Extracted entries:
════
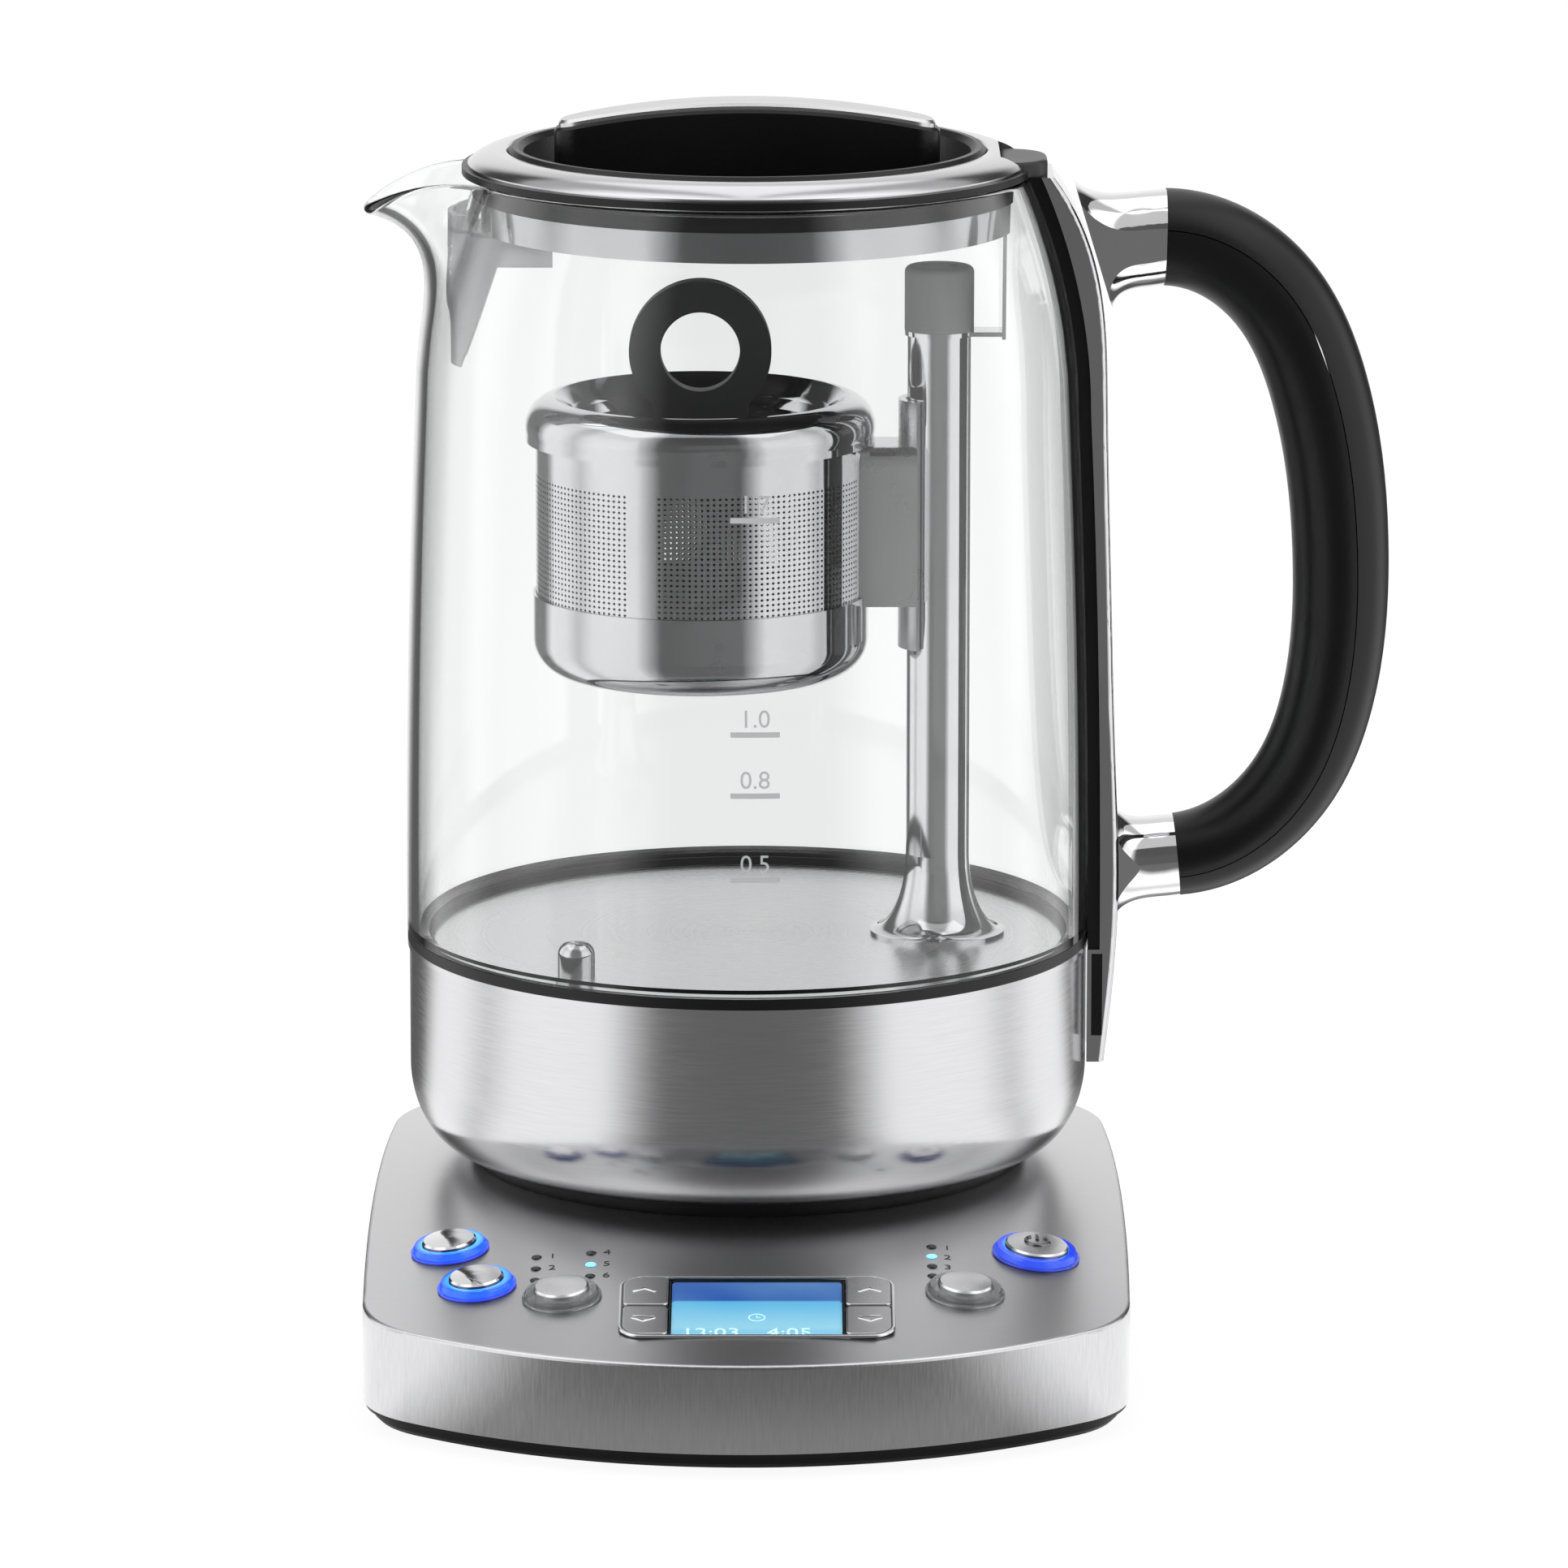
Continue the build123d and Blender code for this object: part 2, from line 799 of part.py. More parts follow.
def cup_form(inset=0.0):
    """Turned form of the steel cup under the glass, drawn in by inset."""
    wide = jug_radius - inset
    low = cup_bottom + inset
    turn = EllipticalCenterArc((cup_turn_radius, cup_straight_z), wide - cup_turn_radius,
                               cup_straight_z - low, start_angle=270, arc_size=90)
    return turned(
        Line((0, low), (cup_turn_radius, low)), turn,
        Line((wide, cup_straight_z), (wide, cup_top)), Line((wide, cup_top), (0, cup_top)),
        Line((0, cup_top), (0, low)),
    )


def jug_cup():
    """Drawn steel cup with an in-turned lip at the bottom."""
    return cup_form() - cup_form(cup_wall) - rod(cup_lip_radius, 0, cup_bottom + drill_reach)


def socket_radius():
    return plug_radius + socket_slack


def jug_bottom():
    """Moulded bottom with a foot ring and a hole for the socket."""
    hole = socket_radius() + socket_wall + fit_gap
    plate = cup_bottom - bottom_drop
    inside = cup_lip_radius - bottom_slack
    return lathe(
        (hole, plate), (foot_ring_inner, plate), (foot_ring_inner + foot_ring_draft, seat_z),
        (foot_ring_outer, seat_z), (cup_turn_radius - 2 * bottom_slack, cup_bottom), (inside, cup_bottom),
        (inside, plate + bottom_wall), (hole, plate + bottom_wall),
    )


def jug_connector():
    """Socket that drops over the base's plug."""
    wide = socket_radius() + socket_wall
    roof = seat_z + plug_height + plug_headroom
    low = cup_bottom - bottom_drop
    ledge = low + bottom_wall
    shell = rod(wide, low, roof + socket_roof) - rod(socket_radius(), low, roof)
    shell += tube(wide + socket_flange, wide - cut_over, ledge, ledge + socket_flange_wall)
    upper = roof - plug_groove + prong_gap
    prong = tube(contact_radius + prong_outer, contact_radius + prong_inner, upper, roof)
    return shell + prong


def glass_form(inset=0.0):
    """Turned form of the glass: a faintly bowed wall and a shoulder that turns in to the rim."""
    rise = rim_z - glass_shoulder_z
    bend = shoulder_curve - inset
    turn_x = glass_shoulder_radius - shoulder_curve
    step = collar_top + glass_step
    foot = glass_foot_radius - inset
    wide = glass_low_radius - inset
    bowed = (glass_low_radius + glass_shoulder_radius) / 2 + glass_bulge - inset
    rim = turn_x + sqrt(bend ** 2 - rise ** 2)
    shoulder = CenterArc((turn_x, glass_shoulder_z), bend, 0, degrees(asin(rise / bend)))
    return turned(
        Line((0, glass_foot_z), (foot, glass_foot_z)), Line((foot, glass_foot_z), (foot, step)),
        Line((foot, step), (wide, step)),
        ThreePointArc((wide, step), (bowed, (step + glass_shoulder_z) / 2),
                      (glass_shoulder_radius - inset, glass_shoulder_z)),
        shoulder, Line((rim, rim_z), (0, rim_z)), Line((0, rim_z), (0, glass_foot_z)),
    )


def spout_form(inset=0.0):
    """Flared spout: an oval plan cut from below by a lip that rises to the tip."""
    top = rim_z + drill_reach
    low = glass_shoulder_z + spout_inboard
    inner = -spout_root + spout_inboard
    throat = spout_throat - inset
    lip = spout_lip_z + inset
    side = make_face(Polyline(
        (inner, low), (-throat, low), (-throat, lip), (-throat - spout_lip_run, lip + spout_lip_rise),
        (-throat - spout_lip_run, top), (inner, top), close=True))
    turn = side.vertices().sort_by_distance((-throat, lip))[0]
    side = fillet(turn, spout_turn)
    oval = Pos(-spout_root, 0) * Ellipse(spout_reach - inset, spout_half_width - inset)
    return side_slab(side, spout_half_width) & slab(oval, low, top)


def spout_droop_cut():
    """Space over the spout's lip, which droops in an arc to the tip."""
    space = box((-beyond, -beyond, rim_z - spout_droop), (-spout_droop_start, beyond, beyond))
    hub = Pos(-spout_droop_start, 0, rim_z - spout_droop) * Rot(90, 0, 0) * Cylinder(spout_droop, 2 * beyond)
    return space - hub


def jug_glass():
    """Blown glass body, open at both ends, with its pouring spout."""
    outside = glass_form() + spout_form()
    inside = glass_form(glass_wall) + spout_form(glass_wall)
    return outside - inside - layer(rim_z, beyond) - spout_droop_cut()


def gasket_radius():
    """Inner radius of the seal under the glass foot."""
    return glass_foot_radius - glass_wall - seal_wall - seal_slack


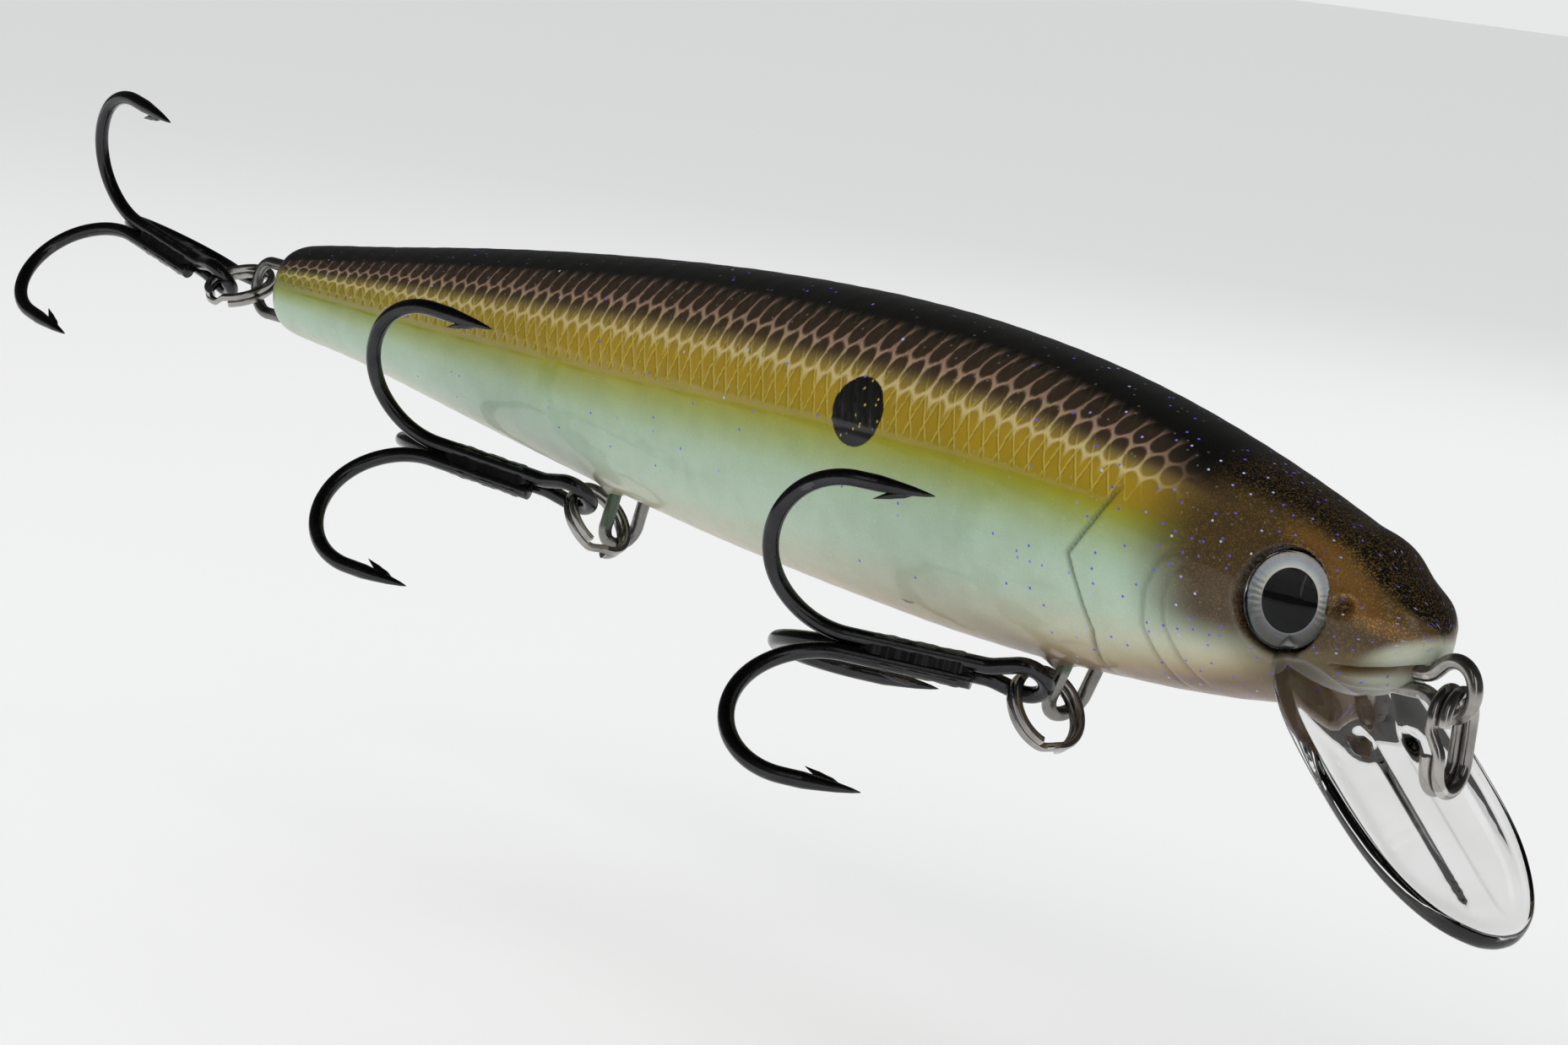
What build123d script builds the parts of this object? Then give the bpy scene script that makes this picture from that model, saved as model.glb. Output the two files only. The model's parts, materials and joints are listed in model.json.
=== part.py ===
from build123d import *
import os
import math

os.makedirs("parts", exist_ok=True)

# ---------------------------------------------------------------- frame
# Millimetres. +X towards the nose, +Y towards the lure's left flank, +Z up.
# The dimensions below are taken from the front of the snout on the parting plane; every
# piece is written with the origin at the centre of the line-tie loop (see save()).

# ---------------------------------------------------------------- driving dimensions
BODY_LENGTH = 120.0          # snout to tail end
SECTION_EXP = 2.25           # superellipse exponent of every body section
# station x, top z, bottom z, half width
STATIONS = [
    (-0.25, -1.45, -3.20, 0.95),
    (-1.2, -0.55, -4.45, 2.15),
    (-2.6, 0.34, -5.56, 2.98),
    (-4.4, 1.28, -6.50, 3.66),
    (-6.6, 2.27, -7.33, 4.31),
    (-9.4, 3.28, -8.05, 4.83),
    (-13.0, 4.37, -8.67, 5.25),
    (-17.5, 5.57, -9.18, 5.82),
    (-23.0, 6.79, -9.58, 6.42),
    (-30.0, 8.00, -9.94, 6.76),
    (-38.0, 8.85, -10.00, 6.98),
    (-47.0, 9.27, -9.71, 7.10),
    (-56.0, 9.21, -9.28, 6.90),
    (-65.0, 8.84, -8.70, 6.44),
    (-74.0, 8.20, -7.95, 5.95),
    (-83.0, 7.38, -7.07, 5.44),
    (-92.0, 6.41, -6.10, 4.88),
    (-100.0, 5.42, -5.20, 4.27),
    (-107.5, 4.43, -4.42, 3.57),
    (-113.5, 3.69, -3.97, 3.07),
    (-117.2, 3.18, -3.72, 2.79),
    (-119.0, 2.62, -3.32, 2.40),
    (-119.8, 1.95, -2.75, 1.85),
]
WALL = 1.30                  # shell wall thickness
CAVITY_FRONT = -15.0
CAVITY_REAR = -111.5
PIN_D = 1.6                  # locating pin diameter

BULKHEAD_FRONT = (-33.6, -25.6)     # carries the front belly hanger
BULKHEAD_REAR = (-79.6, -71.6)      # carries the rear belly hanger
WEIGHT_BLOCK_1 = (-25.6, -15.0)
WEIGHT_BLOCK_2 = (-46.5, -33.6)
KEEL_WEIGHT_D = 4.4
KEEL_WEIGHT_1 = (-20.2, -5.6, 7.6)  # x, z, length across
KEEL_WEIGHT_2 = (-40.0, -6.2, 8.8)
TUNNEL_D = 4.2               # tunnel of the moving weight
TUNNEL_WALL = 0.8
TUNNEL_X = (-106.6, -79.0)
TUNNEL_Z = 0.15
BALL_D = 3.8
BALL_X = (-82.6, -86.45, -90.3)

EYE_C = (-8.26, -4.55, -1.89)       # centre of the right eye on the flank
EYE_YAW = 11.0               # eye axis turned towards the nose
EYE_PITCH = 5.0              # and upwards
EYE_SOCKET_D = 5.90
EYE_LENS_D = 5.52
EYE_DISC_D = 5.50
EYE_DISC_T = 0.35
EYE_DEPTH = 1.25             # socket floor below the eye centre
EYE_RIM = 0.55               # straight edge of the lens
EYE_DOME = 1.15              # crown height above the straight edge

BILL_ANGLE = 38.9            # bill slopes down and forward
BILL_ROOT = (-4.157, -7.93)  # point of the spine line under the chin
BILL_T = 1.20                # rim thickness
# distance along the spine from BILL_ROOT, half width
BILL_OUTLINE = [(-5.2, 3.2), (-3.6, 5.0), (-1.4, 6.0), (1.4, 6.35), (4.3, 6.40), (7.0, 6.25),
                (9.2, 5.85), (11.0, 5.20), (12.5, 4.35), (13.7, 3.30), (14.5, 2.20), (15.0, 1.10)]
BILL_TIP = 15.15
BILL_RIM_H = 0.15            # rim height above the spine line
BILL_DISH = 0.45             # depth of the hollow in the upper face
BILL_DISH_R = 28.5
BILL_SPINE_W = 2.3
BILL_TAB = (5.6, 2.2, 4.6)   # tab in the head: width, thickness, height

WIRE_TIE = 0.90              # line-tie wire
TIE_SLOT = 1.06              # slot in the bill root for the wire
TIE_C = (1.24, -4.93)        # centre of the line-tie loop (x, z)
TIE_R = 1.52                 # centreline radius
TIE_PEG_C = (-12.6, -5.6)    # moulded peg that holds the inner eye
TIE_PEG_R = 1.15             # centreline radius of the inner eye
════
The exercise: Begin at the first line of the records above and quote every line verbatim through the one that contains "return cup_form() - cup_form(cup_wall)".

Task answer:
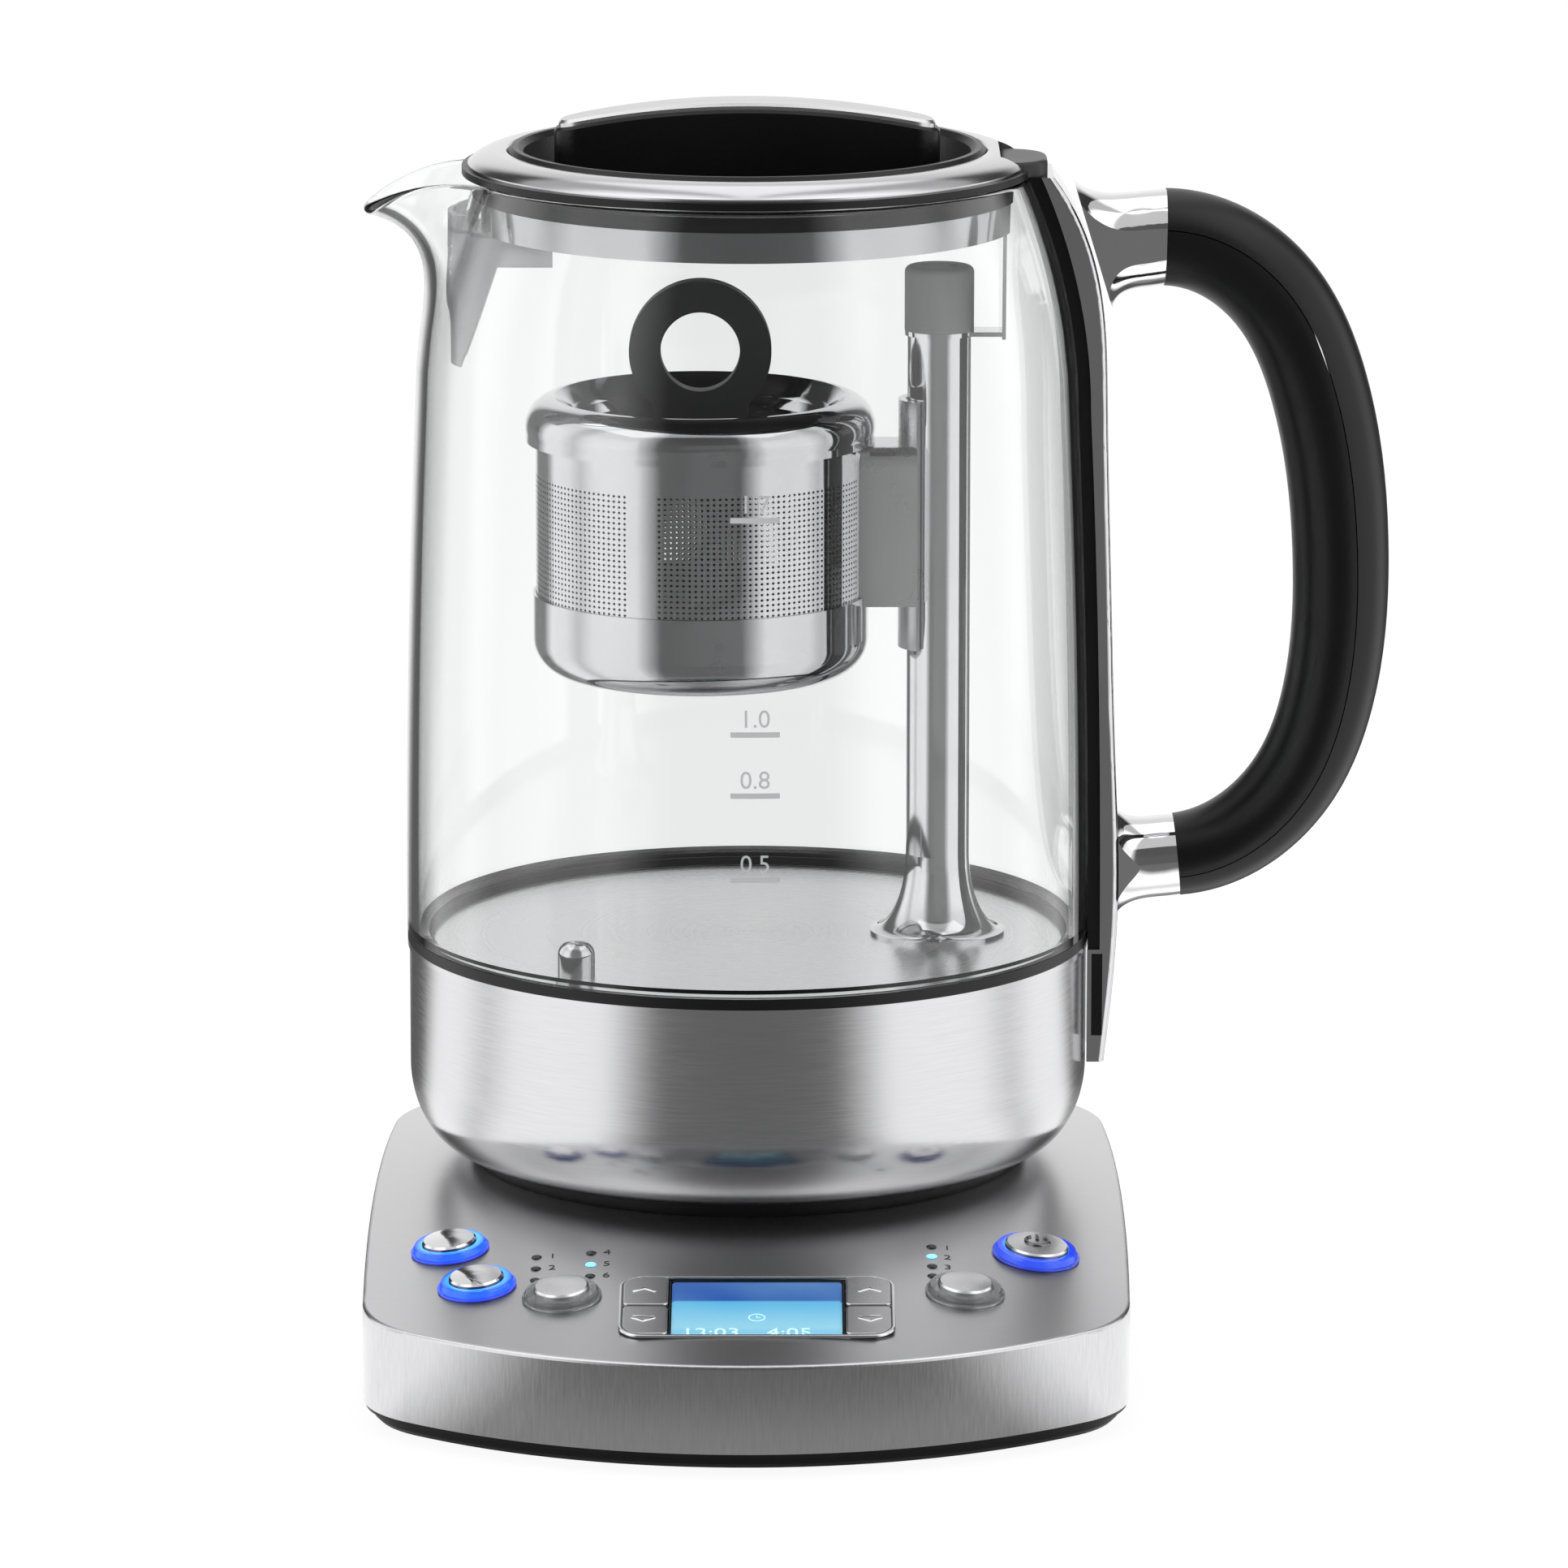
Continue the build123d and Blender code for this object: part 2, from line 799 of part.py. More parts follow.
def cup_form(inset=0.0):
    """Turned form of the steel cup under the glass, drawn in by inset."""
    wide = jug_radius - inset
    low = cup_bottom + inset
    turn = EllipticalCenterArc((cup_turn_radius, cup_straight_z), wide - cup_turn_radius,
                               cup_straight_z - low, start_angle=270, arc_size=90)
    return turned(
        Line((0, low), (cup_turn_radius, low)), turn,
        Line((wide, cup_straight_z), (wide, cup_top)), Line((wide, cup_top), (0, cup_top)),
        Line((0, cup_top), (0, low)),
    )


def jug_cup():
    """Drawn steel cup with an in-turned lip at the bottom."""
    return cup_form() - cup_form(cup_wall) - rod(cup_lip_radius, 0, cup_bottom + drill_reach)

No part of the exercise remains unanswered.